Should Games Reexamine the "Super Soldier?"
Few tropes are as prevalent in the action game as the super-soldier. While early shooters didn’t even bother to explain why the player character could absorb a dozen bullets, the last decade has seen more and more games try to justify the protagonist’s apparent superpowers. From the nano-augmented hero of Deus Ex to Halo’s cyborg protagonist, we’ve seen more and more games use emerging technologies to shape the player’s abilities.
This week, The Atlantic published “More Than Human? The Ethics of Biologically Enhancing Soldiers,” an article on the many sticky questions raised by the creation of more-than-human warriors. The Atlantic only skims the surface of these issues, but the article still contains more depth than pretty much any video game that tackles the subject, save perhaps the aforementioned Deus Ex series.

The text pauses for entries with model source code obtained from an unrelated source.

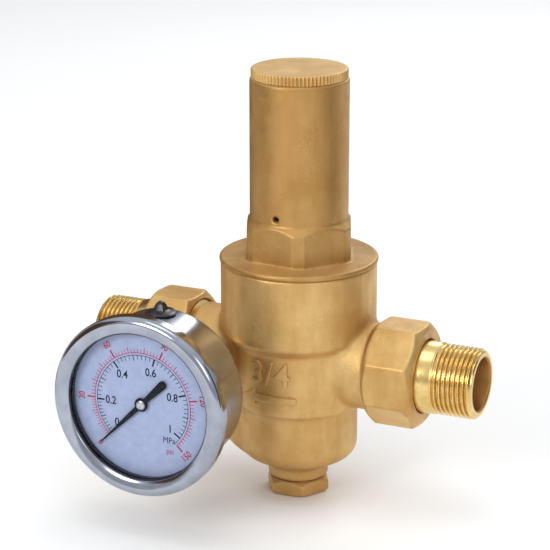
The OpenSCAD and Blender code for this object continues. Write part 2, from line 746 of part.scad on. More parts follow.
valve_body();
bonnet();
bonnet_gasket();
top_cap();
cap_seal();
adjusting_screw();
upper_spring_seat();
main_spring();
piston();
piston_seal();
piston_nut();
guide_bush();
balance_seal();
stem();
seat_ring();
disc_holder();
disc_seal();
disc_washer();
disc_nut();
bottom_plug();
plug_washer();
inlet_nut();
inlet_tailpiece();
inlet_gasket();
outlet_nut();
outlet_tailpiece();
outlet_gasket();
gauge_socket();
gauge_washer();
socket_seal();
gauge_case();
gauge_bezel();
window_gasket();
gauge_window();
dial();
dial_posts();
pointer();
pointer_cap();
pinion_arbor();
sector_gear();
movement_back_plate();
movement_front_plate();
movement_pillars();
hairspring();
bourdon_tube();
tube_tip();
link();
filler_plug();
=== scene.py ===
"""Looks of a brass pressure reducing valve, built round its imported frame.

Outlines are in millimetres, in the frame of the spindle, a union or the gauge, and are
brought into the row frame, in metres, by the place that each piece is given.
"""

import json
import math

import bmesh
import bpy
import numpy as np
from mathutils import Matrix, Vector
from mathutils.bvhtree import BVHTree


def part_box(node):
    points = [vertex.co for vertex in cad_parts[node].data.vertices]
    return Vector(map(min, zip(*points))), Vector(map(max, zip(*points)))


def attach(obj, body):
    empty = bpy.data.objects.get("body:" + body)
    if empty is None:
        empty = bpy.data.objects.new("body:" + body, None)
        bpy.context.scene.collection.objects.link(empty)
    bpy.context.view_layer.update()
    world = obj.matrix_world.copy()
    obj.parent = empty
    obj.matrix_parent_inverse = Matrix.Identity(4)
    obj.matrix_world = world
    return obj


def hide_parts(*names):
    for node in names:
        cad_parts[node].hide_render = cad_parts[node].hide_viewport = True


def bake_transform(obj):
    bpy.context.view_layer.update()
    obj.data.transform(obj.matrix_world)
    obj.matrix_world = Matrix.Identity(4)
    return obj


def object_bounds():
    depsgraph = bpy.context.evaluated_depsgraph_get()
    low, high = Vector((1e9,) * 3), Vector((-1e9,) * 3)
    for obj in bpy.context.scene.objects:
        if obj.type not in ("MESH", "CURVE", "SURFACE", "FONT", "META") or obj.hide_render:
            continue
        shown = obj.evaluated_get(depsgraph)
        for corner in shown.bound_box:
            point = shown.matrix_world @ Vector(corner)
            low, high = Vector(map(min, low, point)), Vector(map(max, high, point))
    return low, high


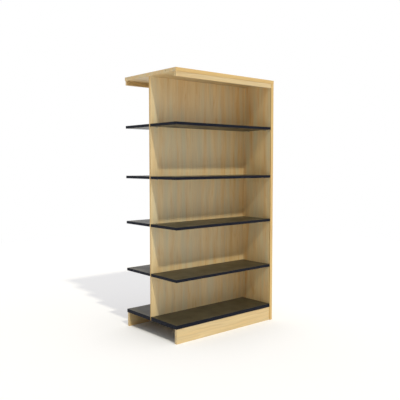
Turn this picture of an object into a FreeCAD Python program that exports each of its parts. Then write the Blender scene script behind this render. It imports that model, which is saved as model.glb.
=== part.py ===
import FreeCAD
import Part

import math
import os

# Double sided library shelving, the add-on bay of a run, in millimetres.
#
# X runs along the bay, from the joining plane, which is open until the end panel of the bay before closes it,
# to the bay's own end panel.  The two faces look along -Y (front) and +Y (back) and are mirror images.
# Z is up, and the origin is on the floor under the middle of the whole.
#
# The end panel and both kicks stand on the floor.  The end panel and the canopy are grooved for the divider,
# which stands on two rails let into the kicks.  Each face has a fixed base shelf and four loose shelves.

# ---------------------------------------------------------------- driving dimensions

HEIGHT = 1828.8
DEPTH = 596.9
BAY_LENGTH = 914.4                  # joining plane to the end panel's inner face
OPEN_END_GAP = 3.5                  # fascias, divider and kicks stop this far short of the joining plane

END_PANEL_THICKNESS = 25.4
LIPPING_DEPTH = 10.0                # solid wood edge of the end panel, each side
LIPPING_ROUND = 2.0

TOP_THICKNESS = 25.4
TOP_BAND = 3.0                      # solid wood band round the canopy board
TOP_BAND_ROUND = 1.5

FASCIA_HEIGHT = 31.75
FASCIA_THICKNESS = 19.05
FASCIA_SETBACK = 3.0                # from the canopy board's edge
FASCIA_ROUND = 1.5
TONGUE_THICKNESS = 6.0              # tongue on the fascia, glued into the canopy board
TONGUE_HEIGHT = 6.0

KICK_HEIGHT = 101.6
KICK_THICKNESS = 19.05
KICK_SETBACK = 6.35                 # from the end panel's edge

DIVIDER_THICKNESS = 12.7
DIVIDER_BAND = 2.0                  # band on the divider's edge at the open end
GROOVE_DEPTH = 6.0                  # how far the divider goes into the end panel and the canopy board

RAIL_THICKNESS = 19.05
RAIL_HEIGHT = 80.0
RAIL_INSET_LEFT = 200.0             # joining plane to the left rail
RAIL_INSET_RIGHT = 240.0            # end panel to the right rail
DADO_DEPTH = 6.0                    # how far a rail goes into each kick

CLEAT_SIZE = 22.0                   # square strip under the base shelf's end
CLEAT_END_GAP = 12.0

BASE_SHELF_THICKNESS = 25.4
SHELF_THICKNESS = 19.05
SHELF_SETBACK = 3.0                 # shelf edges stand back from the end panel's edge
SHELF_CLEARANCE = 1.5               # loose shelf to the panels beside and behind it
SHELF_BAND = 2.0                    # plastic bands on the shelf's outer edge and ends
SHELF_BAND_ROUND = 1.2              # on the outer edge
SHELF_BAND_TRIM = 0.6               # chamfer on the ends
SHELF_TOPS = (435.0, 784.4, 1117.4, 1479.5)     # upper faces above the floor, lowest first

PIN_RADIUS = 2.5
PIN_DEPTH = 9.0                     # shank in the end panel
PIN_DROP = 4.5                      # shank's axis below the blade's flat top
PIN_FLANGE = 1.2
PIN_FLANGE_WIDTH = 10.0
PIN_FLANGE_HEIGHT = 8.0
PIN_BLADE_LENGTH = 14.0
PIN_BLADE_WIDTH = 9.0
PIN_BLADE_THICKNESS = 2.4
PIN_RIB_WIDTH = 3.0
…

Not every game should be an in-depth exploration of technological ethics, of course, but the fact that such games are practically nonexistent seems curious. Perhaps game developers are afraid that engaging with the politics of warfare will create sales-damaging controversy, as happened with Six Days in Fallujah. The brisk sales of Deus Ex: Human Revolution and the Metal Gear Solid series show that games can engage with real-world political issues and still have mass appeal, yet most developers just don’t seem that eager to go beyond a theme park version of warfare. Should games try harder to address the issues raised by the worlds they create? Or does this needlessly complicate a useful explanation for why game protagonists can take down hundreds of enemies all by themselves? As someone who’s spent more time engaging with fictive super-soldiers than the the real deal, I hope some game developers step up to the plate and starts digging a little deeper into this issue.